A Guide to California Jury Service
This Web site is designed for jurors, employers and the public to use to find
useful information about California's jury system. The links under the jury services division provide
links to specific information regarding jury service, frequently asked questions,
information for employers regarding employer obligations, detailed information
on the trial process, information on jury system improvements implemented by the
California judiciary, as well as a glossary containing definitions of all underlined
words contained in the text. This Web site is for you, and we hope that you find
it helpful. If you have comments or questions about Jury Service, contact us at
As a juror, you play an essential role in the American system of justice. You
do not need any special skills or legal knowledge to be a juror. You do need
to keep an open mind and be willing to make decisions free of personal feelings
and biases. As a juror, you will listen to opening statements and closing arguments
for both sides. You will also learn about and weigh the evidence that has been
collected for the trial. Then you will be asked to make a decision about the
case after you have talked it over with the other jurors during deliberations.
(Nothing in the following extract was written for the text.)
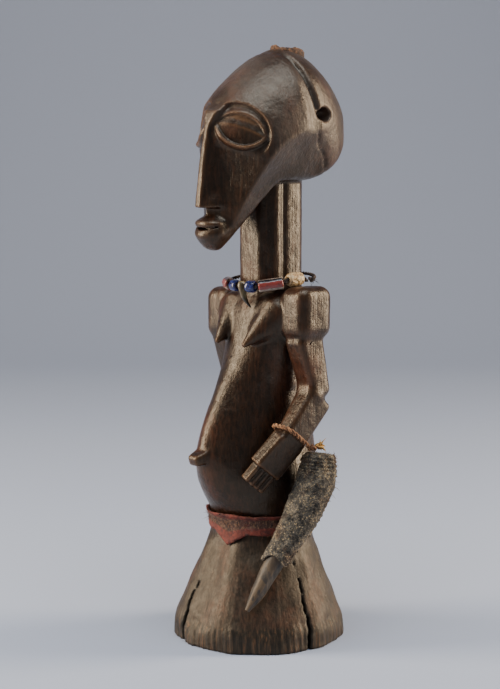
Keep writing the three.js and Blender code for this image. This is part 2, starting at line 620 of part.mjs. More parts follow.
// A tube along a path; radiusAt(t, angle) may shape its section, and t runs from 0 to 1.
function tube(path, radiusAt, sides, { loop = false, reference = [0, 0, 1] } = {}) {
  const last = path.length - 1;
  const rings = path.map((point, i) => {
    const before = path[loop ? (i + last) % path.length : Math.max(i - 1, 0)];
    const after = path[loop ? (i + 1) % path.length : Math.min(i + 1, last)];
    const tangent = unit(minus(after, before));
    const e1 = unit(cross(reference, tangent));
    const e2 = cross(tangent, e1);
    return Array.from({ length: sides }, (_, k) => {
      const angle = (2 * Math.PI * k) / sides;
      const r = radiusAt(i / last, angle);
      return [0, 1, 2].map((c) => point[c] + r * (Math.cos(angle) * e1[c] + Math.sin(angle) * e2[c]));
    });
  });
  return skin(rings, loop);
}

// Points along a smooth curve through the given ones
function curve(points, count, from = 0, to = 1) {
  const vectors = points.map((p) => new THREE.Vector3(...p));
  const spline = new THREE.CatmullRomCurve3(vectors, false, "catmullrom", 0.5);
  return Array.from({ length: count }, (_, i) => spline.getPoint(mix(from, to, i / (count - 1))).toArray());
}
const between = (list, t) => {
  const i = Math.min(Math.floor(t * (list.length - 1)), list.length - 2);
  return mix(list[i], list[i + 1], t * (list.length - 1) - i);
};

// The figure, cut flat under the foot, with its cracks and the pocket for the plug
function figure() {
  const rough = simplified(surfaceOf(figureField, [-46, -48, -4], [46, 52, 299], 1.4), FIGURE_TRIANGLES);
  const below = new THREE.BoxGeometry(200, 200, 20).translate(0, 0, -10);
  let solid = solidOfMesh(rough).subtract(solidOf(below));
  for (const crack of CRACKS) {
    const angle = THREE.MathUtils.degToRad(crack.angle);
    const at = (r, sideways, z) => [
      r * Math.sin(angle) + sideways * Math.cos(angle),
      -r * Math.cos(angle) + sideways * Math.sin(angle),
      z,
    ];
    const rim = FOOT_RADIUS + 2;
    const half = crack.opening / 2;
    const bottom = [at(rim, -half, -1), at(rim, half, -1), at(rim - 2 - crack.depth, 0, -1)];
    const top = at(trunkAt(crack.height)[1] - 2, 0, crack.height);
    const triangles = [0, 2, 1, 0, 1, 3, 1, 2, 3, 2, 0, 3];
    solid = solid.subtract(solidOfMesh({ positions: [...bottom, top].flat(), triangles }));
  }
  const radius = CROWN.radius + GAP;
  const pocket = new THREE.CylinderGeometry(radius, radius, 20, 20).rotateX(Math.PI / 2);
  return solid.subtract(solidOf(pocket.translate(0, CROWN.y, CROWN.z - CROWN.depth + 10)));
}

// The packed plug in the crown, with a ragged rim that stands up round a hollow
function crownPlug() {
  const sides = 18;
  const ring = (radius, z, rough) =>
    Array.from({ length: sides }, (_, i) => {
      const angle = (2 * Math.PI * i) / sides;
      const wave = Math.sin(3 * angle + 1) + 0.8 * Math.sin(7 * angle) + 0.6 * Math.cos(5 * angle);
      const r = radius - 0.25 * rough * Math.abs(wave);
      return [r * Math.cos(angle), CROWN.y + r * Math.sin(angle), z + 0.3 * rough * wave];
    });
  const floor = CROWN.z - CROWN.depth + GAP;
  const rim = CROWN.z + CROWN.plugRise;
  return skin([
    ring(CROWN.radius - 0.4, floor, 0),
    ring(CROWN.radius, floor + 0.6, 0),
    ring(CROWN.radius, CROWN.z - 0.8, 0),
    ring(CROWN.radius - 0.2, rim - 0.8, 1),
    ring(CROWN.radius - 1.6, rim, 1),
    ring(CROWN.radius - 3.4, rim - 1.2, 0.8),
    ring(2, rim - 1.4, 0.5),
  ]);
}

// How far out from the trunk's axis its surface lies, at an angle from the front and a height
function trunkRadius(angle, z) {
  let low = 10;
  let high = 60;
  for (let i = 0; i < 30; i++) {
    const r = (low + high) / 2;
    const x = r * Math.sin(angle);
    const y = -r * Math.cos(angle);
    if (trunk(x, y, z) - legs(x, y, z) < 0) low = r;
    else high = r;
  }
  return low;
}

function waistBelt() {
  const rings = [];
  for (let i = 0; i < BELT.steps; i++) {
    const angle = (2 * Math.PI * i) / BELT.steps;
    const fromCorner = angle - THREE.MathUtils.degToRad(BELT_CORNER.angle);
    const toCorner = Math.abs(Math.atan2(Math.sin(fromCorner), Math.cos(fromCorner)));
    const drop = BELT_CORNER.drop * Math.max(1 - toCorner / BELT_CORNER.halfWidth, 0);
    const top = BELT.top + 0.5 * Math.sin(3 * angle + 0.6) + 0.3 * Math.sin(7 * angle);
    const bottom = BELT.bottom - drop + 0.4 * Math.sin(5 * angle);
    const row = (t, out) => {
      const z = mix(bottom, top, t);
      const r = trunkRadius(angle, z) + BELT.clear + out;
      return [r * Math.sin(angle), -r * Math.cos(angle), z];
    };
    const t = BELT.thickness;
    const outside = [row(1, 0.8 * t), row(0.7, 1.15 * t), row(0.62, 0.75 * t), row(0.3, t), row(0, 0.7 * t)];
    rings.push([...outside, row(0, 0), row(0.5, 0), row(1, 0)]);
  }
  return skin(rings, true);
}

// The horn, its cover with the socket for it, and the cord from the wrist
function hornAndCover() {
  const bare = (count, from, to, extra) =>
    tube(curve(HORN_PATH, count, from, to), (t) => between(HORN_RADII, mix(from, to, t)) + extra, 14);
  const horn = bare(14, HORN.start, 1, 0);
  const socket = bare(12, HORN.start - 0.008, 0.9, GAP);
  const pleats = (t, angle) => 1 + HORN.pleatDepth * ramp(0.34, 0.1, t) * Math.cos(HORN.pleats * angle);
  const path = curve(HORN_PATH, 12, 0, HORN.coverEnd);
  const outer = tube(path, (t, angle) => between(COVER_RADII, t) * pleats(t, angle), 24);
  return { horn, cover: outer.subtract(socket) };
}

function wristCord() {
  const along = forearmAxis();
  const across = unit(cross(along, [1, 0, 0]));
  const side = cross(across, along);
  const loop = [];
  for (let i = 0; i < 20; i++) {
    const angle = (2 * Math.PI * i) / 20;
    const way = [0, 1, 2].map((c) => Math.cos(angle) * side[c] + Math.sin(angle) * across[c]);
    const place = (r) => [0, 1, 2].map((c) => CORD.wrist[c] + r * way[c]);
    let r = 3;
    while (r < 14 && figureField(...place(r)) < CORD.radius + CORD.clear) r += 0.05;
    loop.push(place(r));
  }
  const ring = tube(loop, () => CORD.radius, 6, { loop: true, reference: along });
  const low = loop.reduce((a, p) => (p[0] - p[2] > a[0] - a[2] ? p : a));
  const start = [low[0] + 1.6, low[1] + 2.6, low[2] - 1];
  const tail = curve([low, start, ...CORD_END], 9);
  return ring.add(tube(tail, () => CORD.radius, 6));
}
const forearmAxis = () => armsAndHands[0].foreFrame.axis;

// The necklace: how low the string may lie at an angle, for a bead of a given radius
const ringPoint = (angle, radius) => {
  const a = THREE.MathUtils.degToRad(angle);
  return [radius * Math.sin(a), NECKLACE.y - radius * Math.cos(a)];
};
function restingHeight(angle, radius) {
  const [x, y] = ringPoint(angle, NECKLACE.radius);
  const hanging = NECKLACE.height - NECKLACE.frontDrop * Math.cos(THREE.MathUtils.degToRad(angle));
  let z = hanging + 15;
  while (z > hanging && figureField(x, y, z) > radius + NECKLACE.clear) z -= 0.1;
  return z;
}
function beadEnds({ from, to, radius }) {
  const ends = [from, to].map((a) => [...ringPoint(a, NECKLACE.radius), restingHeight(a, radius)]);
  const pointAt = (t) => [0, 1, 2].map((c) => mix(ends[0][c], ends[1][c], t));
  const clearAt = (t) => figureField(...pointAt(t)) > radius + NECKLACE.clear;
  while (![0, 0.25, 0.5, 0.75, 1].every(clearAt)) ends.forEach((end) => (end[2] += 0.1));
  return ends;
}
const clawPoint = () => {
  const height = Math.max(...[2.5, CLAW.angle, 14.8].map((a) => restingHeight(a, 3)));
  return [...ringPoint(CLAW.angle, NECKLACE.radius), height];
};

function necklaceString() {
  const path = [];
  for (const bead of BEADS) {
    if (bead.name === "bead_blue_left") path.push(clawPoint());
    path.push(...beadEnds(bead));
  }
  for (let angle = 104; angle < 318; angle += 15) {
    path.push([...ringPoint(angle, NECKLACE.radius), restingHeight(angle, STRING_RADIUS)]);
  }
  const string = tube(path, () => STRING_RADIUS, 6, { loop: true });
  const knotAt = [...ringPoint(KNOT.angle, NECKLACE.radius), restingHeight(KNOT.angle, KNOT.radius)];
  const knot = new THREE.IcosahedronGeometry(KNOT.radius, 1).translate(...knotAt);
  return string.add(solidOf(knot));
}

// A bead with its bore, lying along the string
function beadSolid(bead) {
  const [a, b] = beadEnds(bead);
  const length = Math.hypot(...minus(b, a)) - 0.9;
  const half = length / 2;
  const r = bead.radius;
  const bulge = bead.name === "bead_bone" ? 0.12 * r : 0;
  const points = [
    [BEAD_BORE, -half],
    [r - 0.7 - bulge, -half],
    [r - bulge, -half + 0.8],
    [r, 0],
    [r - bulge, half - 0.8],
    [r - 0.7 - bulge, half],
    [BEAD_BORE, half],
    [BEAD_BORE, -half],
  ];
  const outline = points.map(([x, y]) => new THREE.Vector2(x, y));
  const geometry = new THREE.LatheGeometry(outline, 12);
  const along = new THREE.Vector3(...unit(minus(b, a)));
  geometry.applyQuaternion(new THREE.Quaternion().setFromUnitVectors(new THREE.Vector3(0, 1, 0), along));
  return solidOf(geometry.translate((a[0] + b[0]) / 2, (a[1] + b[1]) / 2, (a[2] + b[2]) / 2));
}

// The claw hangs from the string in front of the chest.
function claw() {
  const top = clawPoint();
  const lying = (x, z, radius) => {
    let y = -40;
    while (y < 0 && figureField(x, y, z) > radius + NECKLACE.clear) y += 0.1;
    return [x, y, z];
  };
  const [tipX, tipZ] = CLAW.tip;
  const tip = lying(tipX, tipZ, 0.6);
  const middle = [mix(top[0], tipX, 0.5), mix(top[1], tip[1], 0.5) - 1, mix(top[2], tipZ, 0.55)];
  const path = curve([[top[0], top[1], top[2] + 2.6], top, middle, tip], 9);
  const body = tube(path, (t, angle) => {
    const rounded = Math.sqrt(Math.max(1 - ((0.35 - t) / 0.4) ** 2, 0.05));
    const size = t < 0.35 ? rounded : 1 - 0.82 * ((t - 0.35) / 0.65);
    return size / Math.hypot(Math.cos(angle) / CLAW.width, Math.sin(angle) / CLAW.thickness);
  }, 10, { reference: [Math.cos(0.15), Math.sin(0.15), 0] });
  const [, before] = beadEnds(BEADS[1]);
  const [after] = beadEnds(BEADS[2]);
  const way = unit(minus(after, before));
  const ends = [-8, 8].map((s) => [0, 1, 2].map((c) => top[c] + s * way[c]));
  const bore = tube(ends, () => BEAD_BORE, 10);
  return body.subtract(bore);
}

const powerFigure = new THREE.Group();
const { horn, cover } = hornAndCover();
powerFigure.add(named("figure", geometryFrom(figure()), WOOD));
powerFigure.add(named("crown_plug", geometryFrom(crownPlug()), PACKING));
powerFigure.add(named("waist_belt", geometryFrom(waistBelt()), RED_HIDE));
powerFigure.add(named("horn", geometryFrom(horn), BARE_HORN));
powerFigure.add(named("horn_cover", geometryFrom(cover), CRUST));
powerFigure.add(named("wrist_cord", geometryFrom(wristCord()), FIBRE));
powerFigure.add(named("necklace_string", geometryFrom(necklaceString()), STRING));
powerFigure.add(named("claw_pendant", geometryFrom(claw()), TOOTH));
const BEAD_FINISH = [BROWN_GLASS, BLUE_GLASS, BLUE_GLASS, STRIPED_GLASS, BONE];
BEADS.forEach((bead, i) => {
  powerFigure.add(named(bead.name, geometryFrom(beadSolid(bead)), BEAD_FINISH[i]));
});

export default powerFigure;
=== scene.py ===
"""A carved wooden power figure with its hide belt, beads, crown plug and covered horn, in a plain studio.

The wooden figure is a distance field in millimetres, meshed finely here; +Z is up and the figure faces -Y.
"""

import math

import bpy
import numpy as np
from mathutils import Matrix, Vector


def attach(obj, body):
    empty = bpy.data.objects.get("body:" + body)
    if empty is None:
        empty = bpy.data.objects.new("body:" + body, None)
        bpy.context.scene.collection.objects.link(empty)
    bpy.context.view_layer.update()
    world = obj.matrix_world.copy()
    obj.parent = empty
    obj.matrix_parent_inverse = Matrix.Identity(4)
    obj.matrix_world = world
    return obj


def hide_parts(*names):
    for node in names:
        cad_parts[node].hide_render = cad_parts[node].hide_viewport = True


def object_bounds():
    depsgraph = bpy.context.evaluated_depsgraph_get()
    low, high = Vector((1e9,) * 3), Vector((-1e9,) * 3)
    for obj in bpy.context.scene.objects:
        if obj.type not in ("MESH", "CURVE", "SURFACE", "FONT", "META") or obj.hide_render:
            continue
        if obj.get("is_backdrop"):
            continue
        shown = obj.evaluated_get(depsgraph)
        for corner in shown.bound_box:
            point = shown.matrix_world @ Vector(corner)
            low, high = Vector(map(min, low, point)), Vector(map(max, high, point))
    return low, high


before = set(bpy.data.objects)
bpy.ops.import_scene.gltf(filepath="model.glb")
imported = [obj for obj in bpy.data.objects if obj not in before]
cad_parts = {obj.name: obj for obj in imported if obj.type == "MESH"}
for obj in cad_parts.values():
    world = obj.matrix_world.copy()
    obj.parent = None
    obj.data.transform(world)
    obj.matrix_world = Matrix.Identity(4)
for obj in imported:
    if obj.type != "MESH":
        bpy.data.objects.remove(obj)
BOUNDS_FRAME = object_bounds()
MM = 0.001
GRID_STEP = 1.1
GRID_LOW = (-45.5, -47.5, -1.3)
GRID_HIGH = (45.5, 51, 297.5)

# Sizes of the carving, in millimetres
FOOT_RADIUS = 42.6
SHOULDER_TILT = 0.075
CROWN = dict(y=18.0, z=293.6, radius=8.6, depth=5.0, rise=2.4)
GAP = 0.4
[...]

During the trial, the judge serves as the court's presiding officer and as the
final authority on the law. The lawyers act as advocates for their sides of
the case. As a juror, you are responsible for impartially evaluating the facts
presented and for applying the law to these facts as the judge instructs you.
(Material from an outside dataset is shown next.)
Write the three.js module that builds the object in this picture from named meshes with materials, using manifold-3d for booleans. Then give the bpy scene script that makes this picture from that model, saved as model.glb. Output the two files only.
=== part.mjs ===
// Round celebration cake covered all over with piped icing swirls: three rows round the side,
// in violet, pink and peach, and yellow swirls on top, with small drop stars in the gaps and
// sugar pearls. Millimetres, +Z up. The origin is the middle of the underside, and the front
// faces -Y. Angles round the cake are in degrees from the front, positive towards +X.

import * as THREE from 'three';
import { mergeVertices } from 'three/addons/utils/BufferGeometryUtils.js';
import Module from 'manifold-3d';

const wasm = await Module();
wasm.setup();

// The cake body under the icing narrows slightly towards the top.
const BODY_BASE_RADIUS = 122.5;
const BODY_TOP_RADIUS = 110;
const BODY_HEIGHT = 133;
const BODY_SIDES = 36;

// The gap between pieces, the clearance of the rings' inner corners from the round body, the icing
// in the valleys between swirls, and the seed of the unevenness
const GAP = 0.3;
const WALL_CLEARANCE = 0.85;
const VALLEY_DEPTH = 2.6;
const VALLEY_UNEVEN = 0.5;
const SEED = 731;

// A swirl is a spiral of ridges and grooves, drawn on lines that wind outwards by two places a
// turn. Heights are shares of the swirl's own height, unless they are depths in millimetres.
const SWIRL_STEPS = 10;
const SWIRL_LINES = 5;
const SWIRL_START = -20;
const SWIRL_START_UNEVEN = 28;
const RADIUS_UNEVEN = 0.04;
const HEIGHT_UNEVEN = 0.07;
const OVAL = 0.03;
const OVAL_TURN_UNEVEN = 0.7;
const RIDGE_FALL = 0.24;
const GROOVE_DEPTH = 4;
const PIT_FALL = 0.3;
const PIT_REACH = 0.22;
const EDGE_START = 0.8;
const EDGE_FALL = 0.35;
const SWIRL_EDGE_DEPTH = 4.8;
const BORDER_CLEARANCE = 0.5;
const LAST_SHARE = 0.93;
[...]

These combined efforts bring about the fair and impartial administration of
justice in our state and nation.
Jury Service: Making a Difference
Why do we have a jury system?
The Constitution of the United States guarantees each U.S. citizen a right to
trial by jury in both criminal and civil matters. The jury must be present and
hear evidence, and it also must be impartial. Impartial means that the jurors
must not have already made up their minds about the outcome of the case. To
ensure that the jury is impartial, the lawyers for both sides of a case have
the opportunity to remove any jurors who appear to them to be biased. Juries
must also be representative. This means that the jurors must be from the same
community where the crime or injury occurred and the jury pool must reflect
the makeup of the larger community. The amendments quoted below are from your
United States Constitution. They discuss the right to a jury trial.
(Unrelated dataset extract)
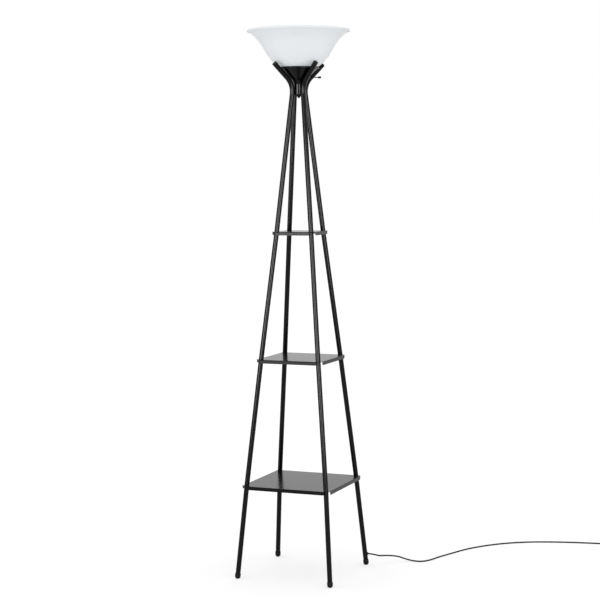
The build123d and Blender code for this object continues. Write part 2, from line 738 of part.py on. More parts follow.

"In all criminal prosecutions, the accused shall enjoy the right to a speedy
and public trial, by an impartial jury of the state and district wherein the
crime shall have been committed, which district shall have been previously ascertained
by law, and to be informed of the nature and cause of the accusation; to be
confronted with the witnesses against him; to have compulsory process for obtaining
witnesses in his favor, and to have the assistance of counsel for his defense."
"In suits at common law, where the value in controversy shall exceed twenty
dollars, the right of trial by jury shall be preserved, and no fact tried by
a jury, shall be otherwise reexamined in any court of the United States, than
according to the rules of the common law."
Jury service has not always been as universal a right as it is today. The social
movements that have shaped our country have also influenced the history of the
jury. With the end of slavery, African Americans were supposed to be able to
serve on juries. In fact, not many blacks served until the next major step forward
in our racial history: the civil rights movement. Likewise, women could not
serve on juries until after they won the right to vote in 1920 with the passage
of the 19th Amendment to the Constitution. Women were rarely seen on juries
until the women's movement in the 1960s applied pressure to an unrepresentative
system. Today, people with disabilities are claiming their rightful place in
the jury box and demanding the appropriate accommodations in order to participate
Jurors Enjoy Serving!
Over and over, jurors who have served tell us they enjoy being involved in making
an important civic decision. Often jury service is the most direct participation
the average citizen can have in the workings of government. Some jurors have
even decided to go back to school or change careers after their experiences
as jurors. In Democracy in America, Alexis de Toqueville, an important 19th
century French historian, had this to say about juries:
"I do not know whether a jury is useful to the litigants, but I am sure
it is very good for those who have to decide the case. I regard it as one of
the most effective means of popular education at society's disposal."
You are important to our jury system!
Without you, the jury system cannot work the way the authors of the Constitution
wanted. Yet jury service means rearranging schedules, canceling appointments,
and oftentimes missing work. But if you were on trial, wouldn't you want someone
like you to make the sacrifices necessary to be a part of your jury? Your public
service as a juror protects our right to have a trial by an impartial jury.